Exercise goal —
Give the number of lines that contain the string "scene", and nothing else.

--- Begin Supplied material ---

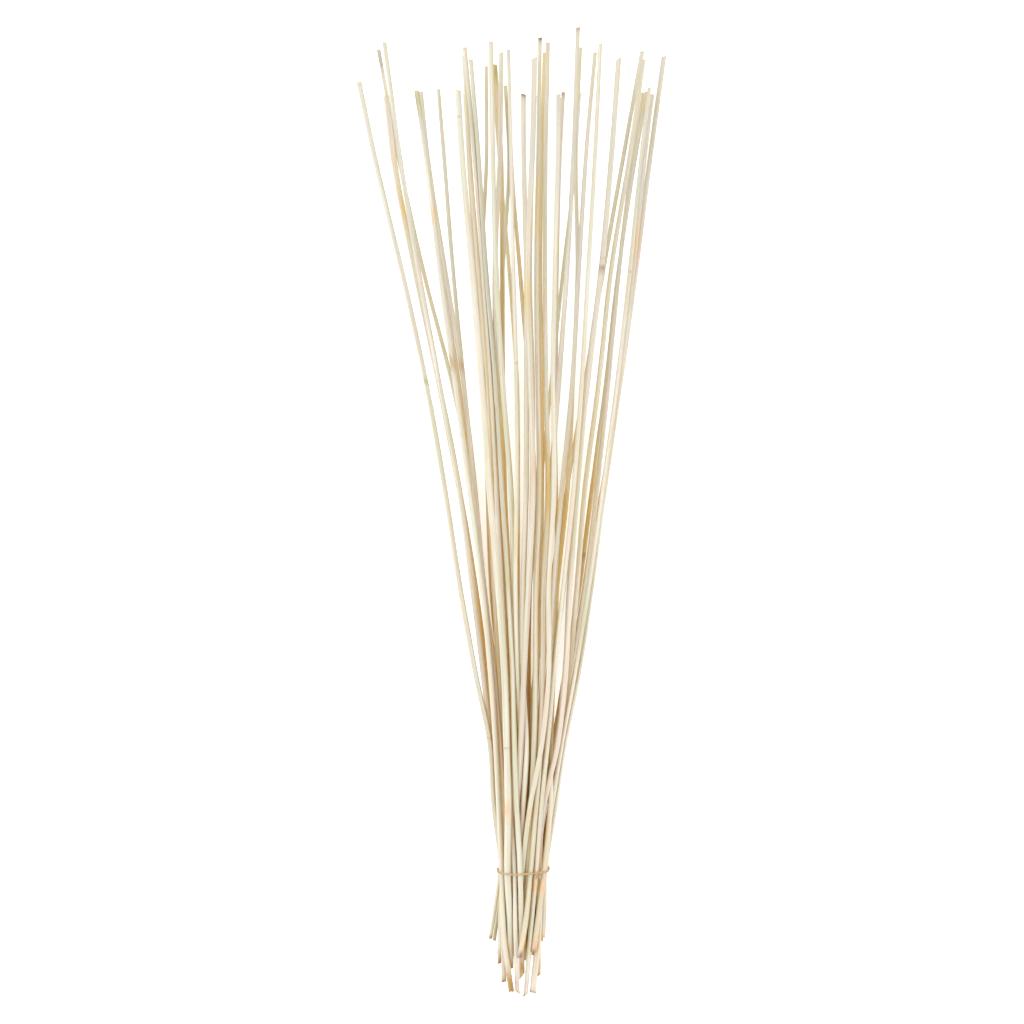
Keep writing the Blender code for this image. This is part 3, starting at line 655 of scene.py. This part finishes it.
def add_node(tree, kind, **values):
    """A shader node with these inputs, by name, each a value or the socket that feeds it."""
    node = tree.nodes.new(kind)
    for key, value in values.items():
        if hasattr(node, key):
            setattr(node, key, value)
            continue
        socket = node.inputs[int(key[1:]) if key[0] == "i" and key[1:].isdigit() else key.replace("_", " ")]
        if isinstance(value, bpy.types.NodeSocket):
            tree.links.new(value, socket)
        else:
            socket.default_value = value
    return node


def new_material(name):
    """(material, its node tree, its shader)."""
    made = bpy.data.materials.new(name)
    made.use_nodes = True
    return made, made.node_tree, made.node_tree.nodes["Principled BSDF"]


def reed_material():
    """Peeled stem: fine fibres along it, specks, a soft waxy gloss, and coarse pith on the cuts."""
    made, tree, shader = new_material("peeled_reed")
    tint = add_node(tree, "ShaderNodeAttribute", attribute_name="tint").outputs["Color"]
    grain = add_node(tree, "ShaderNodeAttribute", attribute_name="grain").outputs["Vector"]
    cut = add_node(tree, "ShaderNodeAttribute", attribute_name="cut").outputs["Fac"]

    def noise(scale, detail, roughness):
        stretched = add_node(tree, "ShaderNodeMapping", Vector=grain, Scale=scale).outputs[0]
        return add_node(
            tree, "ShaderNodeTexNoise", Vector=stretched, Scale=1.0, Detail=detail, Roughness=roughness
        ).outputs[0]

    def ranged(value, low, high, to_low, to_high):
        return add_node(
            tree,
            "ShaderNodeMapRange",
            Value=value,
            From_Min=low,
            From_Max=high,
            To_Min=to_low,
            To_Max=to_high,
        ).outputs[0]

    def mix(share, first, second, blend="MIX"):
        node = add_node(tree, "ShaderNodeMix", data_type="RGBA", blend_type=blend)
        for socket, value in ((node.inputs[0], share), (node.inputs[6], first), (node.inputs[7], second)):
            if isinstance(value, bpy.types.NodeSocket):
                tree.links.new(value, socket)
            else:
                socket.default_value = value
        return node.outputs[2]

    kinds = (FIBRES, BANDS, BLOTCHES, SPECKS, PORES)
    fibres, bands, blotches, specks, pores = (noise(*kind) for kind in kinds)
    fine = mix(ranged(fibres, 0.38, 0.68, 0.0, 0.5), tint, (0.93, 0.86, 0.72, 1), "MULTIPLY")
    banded = mix(ranged(bands, 0.52, 0.74, 0.0, 0.55), fine, (0.94, 0.86, 0.70, 1), "MULTIPLY")
    pale = mix(ranged(bands, 0.48, 0.30, 0.0, 0.35), banded, (0.86, 0.83, 0.73, 1))
    blotched = mix(ranged(blotches, 0.58, 0.75, 0.0, 0.3), pale, (0.95, 0.86, 0.72, 1), "MULTIPLY")
    specked = mix(ranged(specks, 0.70, 0.80, 0.0, 0.55), blotched, (0.45, 0.30, 0.15, 1))
    pith = mix(ranged(pores, 0.40, 0.60, 0.0, 0.8), tint, (0.35, 0.22, 0.10, 1), "MULTIPLY")
    colour = mix(cut, specked, pith)
    tree.links.new(colour, shader.inputs["Base Color"])
    gloss = ranged(fibres, 0.3, 0.7, 0.42, 0.62)
    coarse = ranged(cut, 0, 1, 0, 0.3)
    rough = add_node(tree, "ShaderNodeMath", operation="ADD", i0=gloss, i1=coarse).outputs[0]
    tree.links.new(rough, shader.inputs["Roughness"])
    shader.inputs["Specular IOR Level"].default_value = 0.35
    shader.inputs["Subsurface Weight"].default_value = 0.35
    shader.inputs["Subsurface Radius"].default_value = (1.0, 0.55, 0.2)
    shader.inputs["Subsurface Scale"].default_value = 0.004
    relief = add_node(
        tree, "ShaderNodeMath", operation="MULTIPLY_ADD", i0=fibres, i1=0.6, i2=bands
    ).outputs[0]
    bump = add_node(tree, "ShaderNodeBump", Height=relief, Strength=0.35, Distance=0.0004).outputs[0]
    tree.links.new(bump, shader.inputs["Normal"])
    return made


def cord_material():
    """Thin twisted cord: pale and dark fibres along each strand."""
    made, tree, shader = new_material("twisted_cord")
    grain = add_node(tree, "ShaderNodeAttribute", attribute_name="grain").outputs["Vector"]
    stretched = add_node(tree, "ShaderNodeMapping", Vector=grain, Scale=(5200, 5200, 420)).outputs[0]
    fibres = add_node(
        tree, "ShaderNodeTexNoise", Vector=stretched, Scale=1.0, Detail=4.0, Roughness=0.65
    ).outputs[0]
    ramp = add_node(tree, "ShaderNodeValToRGB", Fac=fibres)
    stops = ramp.color_ramp.elements
    stops[0].position, stops[0].color = 0.28, (0.24, 0.13, 0.05, 1)
    stops[1].position, stops[1].color = 0.74, (0.78, 0.60, 0.35, 1)
    middle = stops.new(0.5)
    middle.color = (*CORD_COLOUR, 1)
    tree.links.new(ramp.outputs["Color"], shader.inputs["Base Color"])
    rough = add_node(
        tree, "ShaderNodeMapRange", Value=fibres, From_Min=0.3, From_Max=0.7, To_Min=0.6, To_Max=0.85
    ).outputs[0]
    tree.links.new(rough, shader.inputs["Roughness"])
    bump = add_node(tree, "ShaderNodeBump", Height=fibres, Strength=0.7, Distance=0.0003).outputs[0]
    tree.links.new(bump, shader.inputs["Normal"])
    return made


def hull(points):
    """The convex outline of points in a plane, anticlockwise."""
    ordered = sorted(map(tuple, points))

    def chain(items):
        line = []
        for x, y in items:
            while len(line) > 1:
                (ax, ay), (bx, by) = line[-2:]
                if (bx - ax) * (y - ay) - (by - ay) * (x - ax) > 0:
                    break
                line.pop()
            line.append((x, y))
        return line[:-1]

    return np.array(chain(ordered) + chain(ordered[::-1]))


def lengths_along(path):
    """How far along a path each of its points is."""
    return np.concatenate([[0], np.cumsum(np.linalg.norm(np.diff(path, axis=0), axis=1))])


def band_loop(lines, tie_y):
    """Points of the cord's middle round the bunch, and the way out at each."""
    circles = []
    angles = np.linspace(0, 2 * math.pi, OUTLINE_STEPS, endpoint=False)
    for knots in lines.values():
        if knots[0, 0] < tie_y < knots[-1, 0]:
            x, z, radius = (np.interp(tie_y, knots[:, 0], knots[:, column]) for column in (1, 2, 3))
            reach = radius + BAND_STAND_OFF + BAND_DEPTH / 2
            circles.append(np.stack([x + reach * np.cos(angles), z + reach * np.sin(angles)], -1))
    outline = hull(np.concatenate(circles))
    closed = np.vstack([outline, outline[:1]])
    run = lengths_along(closed)
    steps = np.linspace(0, run[-1], int(run[-1] / CORD_STEP), endpoint=False)
    route = np.stack([np.interp(steps, run, closed[:, k]) for k in (0, 1)], -1)
    forward = np.roll(route, -WAY_STEPS, axis=0) - np.roll(route, WAY_STEPS, axis=0)
    out = np.stack([forward[:, 1], -forward[:, 0]], -1)
    out /= np.linalg.norm(out, axis=1, keepdims=True)
    points = np.stack([route[:, 0], tie_y + BAND_SKEW * route[:, 0], route[:, 1]], -1)
    ways = np.stack([out[:, 0], np.zeros(len(out)), out[:, 1]], -1)
    return points, ways


def frames_along(path, closed):
    """Two ways across the path at each of its points, carried along it without turning."""
    ahead = np.roll(path, -1, axis=0) if closed else np.vstack([path[1:], 2 * path[-1] - path[-2]])
    behind = np.roll(path, 1, axis=0) if closed else np.vstack([2 * path[0] - path[1], path[:-1]])
    tangent = ahead - behind
    tangent /= np.linalg.norm(tangent, axis=1, keepdims=True)
    first = np.cross(tangent[0], NEVER_TAKEN)
    first /= np.linalg.norm(first)
    firsts = [first]
    for way in tangent[1:]:
        first = firsts[-1] - way * np.dot(firsts[-1], way)
        firsts.append(first / np.linalg.norm(first))
    firsts = np.array(firsts)
    return firsts, np.cross(tangent, firsts)


def strand(path, radius, closed):
    """(points, faces, grain) of one strand: a tube along the path, its ends rounded if it isn't closed."""
    first, second = frames_along(path, closed)
    angles = np.arange(STRAND_SIDES) * 2 * math.pi / STRAND_SIDES
    size = np.full(len(path), radius)
    if not closed:
        from_end = np.minimum(np.arange(len(path)), np.arange(len(path))[::-1])
        size = radius * np.clip(np.sqrt((from_end + STRAND_END[0]) / STRAND_END[1]), 0, 1)
    around = first[:, None] * np.cos(angles)[:, None] + second[:, None] * np.sin(angles)[:, None]
    rings = path[:, None] + around * size[:, None, None]
    count, sides = len(path), STRAND_SIDES
    places = (radius * np.cos(angles), radius * np.sin(angles), lengths_along(path)[:, None])
    grain = np.stack([np.broadcast_to(place, (count, sides)) for place in places], -1).reshape(-1, 3)
    points = rings.reshape(-1, 3)
    if closed:
        k = np.arange(sides)
        start = np.arange(count)[:, None] * sides
        after = np.roll(start, -1, axis=0)
        step = (k + 1) % sides
        quads = np.stack([start + k, start + step, after + step, after + k], -1).reshape(-1, 4).tolist()
        return points, quads, grain
    faces = [face[::-1] for face in tube_faces(count, sides, count * sides, count * sides + 1)]
    points = np.concatenate([points, path[:1], path[-1:]])
    grain = np.concatenate([grain, grain[:1], grain[-1:]])
    return points, faces, grain


def twisted(path, closed, turns, ways=None):
    """The middles of two strands that wind round each other along a path."""
    if ways is None:
        first, second = frames_along(path, closed)
    else:
        ahead = np.roll(path, -1, axis=0) - np.roll(path, 1, axis=0)
        ahead /= np.linalg.norm(ahead, axis=1, keepdims=True)
        first, second = ways, np.cross(ahead, ways)
    angle = np.linspace(0, 2 * math.pi * turns, len(path), endpoint=not closed)
    spokes = first * np.cos(angle)[:, None] + second * np.sin(angle)[:, None]
    return path + spokes * STRAND_OFFSET, path - spokes * STRAND_OFFSET


def build_cord(lines, tie_y):
    """The tie: two strands twisted round the bunch, an overhand knot and its two cut ends."""
    loop, ways = band_loop(lines, tie_y)
    turns = round(lengths_along(loop)[-1] / STRAND_PITCH)
    tubes = [strand(path, STRAND_RADIUS, True) for path in twisted(loop, True, turns, ways)]

    knot_x = place_to_x(KNOT_PLACE[0], loop[:, 2].max())
    near = int((np.abs(loop[:, 0] - knot_x) + (loop[:, 2] < loop[:, 2].mean())).argmin())
    out = Vector(ways[near])
    across = Vector((0, 1, 0)).cross(out).normalized()
    centre = Vector(loop[near]) + out * KNOT_RISE
    centre.y = level_to_y(KNOT_PLACE[1], centre.z)
    t = np.linspace(0, 2 * math.pi, KNOT_POINTS, endpoint=False)
    # A trefoil is the line of an overhand knot.
    trefoil = np.stack([np.sin(t) + 2 * np.sin(2 * t), np.cos(t) - 2 * np.cos(2 * t), -np.sin(3 * t)], -1)
    axes = np.array([across, (0, 1, 0), out])
    knot = np.array(centre) + (trefoil / (3, 3, 1) * KNOT_SIZE) @ axes
    tubes.append(strand(knot, STRAND_RADIUS * KNOT_STRAND, True))
    for turn in TAIL_TURNS:
        way = np.array([math.sin(math.radians(turn)), -math.cos(math.radians(turn)), 0.0])
        run = np.linspace(TAIL_FROM, 1, TAIL_POINTS)[:, None]
        tail = np.array(centre) + (run * TAIL_LENGTH * way - np.array([0, 0, TAIL_DROP]) * run**2) @ axes
        for path in twisted(tail, False, TAIL_TWIST):
            tubes.append(strand(path, STRAND_RADIUS * TAIL_STRAND, False))

    points, faces, grain, start = [], [], [], 0
    for number, (corners, sides, places) in enumerate(tubes):
        points.append(corners)
        faces += [tuple(start + k for k in side) for side in sides]
        grain.append(places + number * STRAND_SHIFT)
        start += len(corners)
    layers = {"grain": ("FLOAT_VECTOR", np.concatenate(grain))}
    piece = new_mesh_object("twisted_tie", np.concatenate(points), faces, layers)
    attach(piece, "root")
    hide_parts("tie_band")
    return piece


def studio():
    """The floor, the soft lights and the camera."""
    mesh = bpy.data.meshes.new("floor")
    corners = [(x * FLOOR_HALF, y * FLOOR_HALF, 0) for x, y in ((-1, -1), (1, -1), (1, 1), (-1, 1))]
    mesh.from_pydata(corners, [], [(0, 1, 2, 3)])
    paper, _, shader = new_material("pale_paper")
    shader.inputs["Base Color"].default_value = FLOOR_COLOUR
    shader.inputs["Roughness"].default_value = 0.9
    shader.inputs["Specular IOR Level"].default_value = 0.1
    shader.inputs["Emission Color"].default_value = WHITE
    shader.inputs["Emission Strength"].default_value = GLOW
    mesh.materials.append(paper)
    floor = put("floor", mesh)

    world = bpy.data.worlds.new("studio")
    bpy.context.scene.world = world
    world.use_nodes = True
    world.node_tree.nodes["Background"].inputs["Color"].default_value = WHITE
    world.node_tree.nodes["Background"].inputs["Strength"].default_value = 1.0
    for name, place, side, watts in SOFTBOXES:
        light = bpy.data.lights.new(name, "AREA")
        light.size = side
        light.energy = watts
        holder = put(name, light)
        holder.location = place
        holder.rotation_euler = (-Vector(place)).to_track_quat("-Z", "Y").to_euler()

    data = bpy.data.cameras.new("camera")
    data.sensor_width = SENSOR * 1000
    data.lens = SENSOR * 1000 * (EYE[2] - READ_HEIGHT) / (PICTURE_SIDE * PIXEL)
    data.clip_end = FARTHEST_SEEN
    camera = put("camera", data)
    camera.location = EYE
    bpy.context.scene.camera = camera
    bpy.context.scene.view_settings.view_transform = "Standard"


def main():
    """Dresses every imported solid."""
    studio()
    slots = {part["node"]: part["material_slot"] for part in frame["record"]["subparts"]}
    solids = {name: node_solid(name) for name in sorted(slots) if name.startswith("reed_")}
    bends = shared_bends(solids)
    lines, slopes = {}, {}
    for name, (points, corners) in solids.items():
        lines[name], *slopes[name] = reed_line(points, corners, bends)
    surface = reed_material()
    for number, name in enumerate(lines):
        build_reed(name, number, lines, slopes[name], slots[name]).data.materials.append(surface)
    tie_y = bends[np.abs(bends - sum(corner.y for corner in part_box("tie_band")) / 2).argmin()]
    build_cord(lines, tie_y).data.materials.append(cord_material())


main()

--- End Supplied material ---

Task response —
4